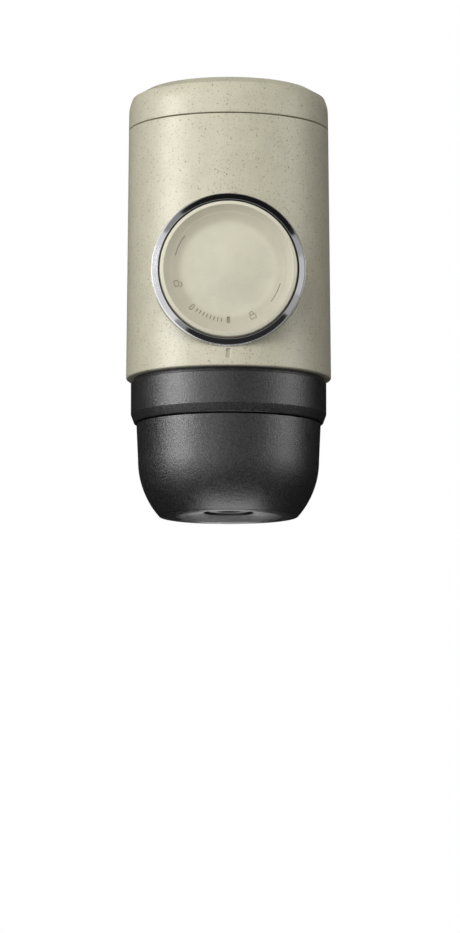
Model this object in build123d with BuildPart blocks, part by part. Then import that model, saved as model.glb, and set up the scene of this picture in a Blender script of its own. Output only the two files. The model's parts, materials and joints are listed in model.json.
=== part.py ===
from build123d import *

import os
from math import asin, cos, degrees, radians, sin, sqrt

# Handheld manual espresso maker for capsules. Millimetres, +Z up. The origin is the centre of the
# outlet head's flat foot. The push knob faces -Y, and the pump lies along Y behind it.

# Driving dimensions: the capsule that the maker takes
capsule_flange_radius = 18.9
capsule_flange_depth = 1.6
capsule_mouth_radius = 15.4
capsule_dome_radius = 12.6
capsule_height = 27.4

# Capsule holder
holder_rim_wall = 3.4
holder_wall = 3.6
holder_top_wall = 3.4
holder_roof = 1.6
holder_band_height = 4.0
holder_gap = 0.3
holder_float = 0.15
holder_top_bore_radius = 10.0

# Outlet head, from the foot up
head_floor_height = 7.4
head_foot_radius = 20.8
head_foot_rounding = 0.6
head_waist_height = 17.0
head_waist_inset = 0.5
head_step = 1.7
head_neck_wall = 1.9
head_neck_height = 9.8
neck_end_clearance = 0.7
foot_dish_radius = 16.0
foot_dish_depth = 1.2
spout_recess_radius = 7.5
spout_recess_depth = 1.5
spout_clearance = 1.1
spout_thickness = 1.0
spout_flare_radius = 3.7
spout_bore_radius = 1.6
spout_stub_radius = 3.0
funnel_radius = 18.0
funnel_depth = 1.6

# Extraction plate under the capsule
plate_thickness = 1.5
plate_pin_height = 1.2
plate_pin_width = 1.7
plate_pin_pitch = 3.6
plate_pin_taper = 12.0
plate_pin_margin = 0.9
plate_hole_radius = 0.5
plate_clearance = 0.15

# Seals
seal_section = 1.8
seal_groove_depth = 1.1
seal_groove_setback = 1.8
seal_squeeze_gap = 0.15
seal_rounding = 0.45
brew_seal_thickness = 1.5
brew_seal_width = 2.4
brew_seal_inset = 0.4
brew_seal_gap = 0.25

# Collar between head and body
collar_wall = 4.6
collar_chamfer_width = 1.3
collar_chamfer_height = 2.6
collar_chamfer_rounding = 0.8
collar_recess_depth = 0.6
collar_recess_height = 1.2
collar_thread_clearance = 0.4
collar_pocket_step = 0.9
collar_ledge_width = 1.5
collar_ledge_thickness = 2.5
collar_roof = 0.6
collar_spigot_height = 2.4
part_line_gap = 0.3

# Cream body
shell_step = 1.45
shell_taper = 0.65
shell_wall = 2.0
shell_edge_rounding = 0.5
shell_clearance = 0.2
shell_over_seat = 21.45
seam_gap = 0.3
seam_chamfer = 0.25
cap_taper = 0.1
cap_height = 11.85
cap_wall = 1.2
cap_slope_width = 5.2
cap_slope_rise = 2.5
cap_top_rounding = 4.8

# Tank
tank_clearance = 0.5
tank_wall = 1.6
tank_seat_wall = 1.9
tank_seat_height = 7.2
tank_thread_clearance = 0.3
tank_seal_thickness = 1.2
tank_seal_gap = 0.1

# Inner frame
deck_thickness = 3.2
seat_deck_thickness = 2.6
bulkhead_thickness = 4.0
sleeve_lip_depth = 4.0
sleeve_lip_wall = 1.45
housing_wall = 2.4
frame_rib_thickness = 2.4
frame_merge = 0.3
bulkhead_merge = 0.2
screw_post_radius = 2.4
screw_post_offset = 2.2

# Knob and bezel, along Y
knob_radius = 20.5
knob_gap = 0.35
knob_proud = 1.2
knob_wall = 1.6
knob_skirt_clearance = 2.0
knob_rim_width = 1.35
knob_rim_height = 0.9
knob_rim_rounding = 0.5
knob_face_thickness = 1.8
knob_face_clearance = 0.05
knob_face_dish = 0.9
knob_face_edge = 1.3
knob_hub_setback = 1.6
knob_lug_count = 3
knob_lug_width = 4.2
knob_lug_reach = 2.4
knob_lug_length = 2.4
knob_lug_setback = 0.3
knob_turn = 45.0
knob_end_play = 0.1
screw_pocket_clearance = 0.3
screw_pocket_depth = 3.2
bezel_proud = 1.15
bezel_thickness = 1.3
bezel_overhang = 0.23
bezel_slope_drop = 0.75
bezel_lip_width = 0.28
bezel_rounding = 0.12
sleeve_wall = 0.8
boss_wall = 0.85
boss_clearance = 0.1

# Pump, along Y
stroke = 18.0
stroke_margin = 0.5
pump_back_clearance = 4.7
barrel_bore_radius = 11.0
barrel_wall = 2.0
barrel_stand_out = 3.0
bushing_length = 3.0
rod_radius = 4.0
rod_clearance = 0.05
rod_collar_height = 1.6
rod_collar_length = 0.9
rod_socket_depth = 3.0
plunger_length = 5.0
plunger_clearance = 0.3
plunger_end_gap = 0.5
plunger_seal_clearance = 0.05
plunger_seal_width = 2.0
plunger_seal_depth = 1.4
lock_cavity_depth = 5.0
lock_lip_thickness = 2.0
lock_clearance = 0.4
lock_window_margin = 2.5
spring_wire_radius = 0.6
spring_clearance = 2.4
spring_turns = 6
spring_end_gap = 0.3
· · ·
TASK REQUIREMENTS: Copy each line of the listing that holds the word "import".

WRITTEN SOLUTION:
Model this object in build123d with BuildPart blocks, part by part. Then import that model, saved as model.glb, and set up the scene of this picture in a Blender script of its own. Output only the two files. The model's parts, materials and joints are listed in model.json.
from build123d import *
import os
from math import asin, cos, degrees, radians, sin, sqrt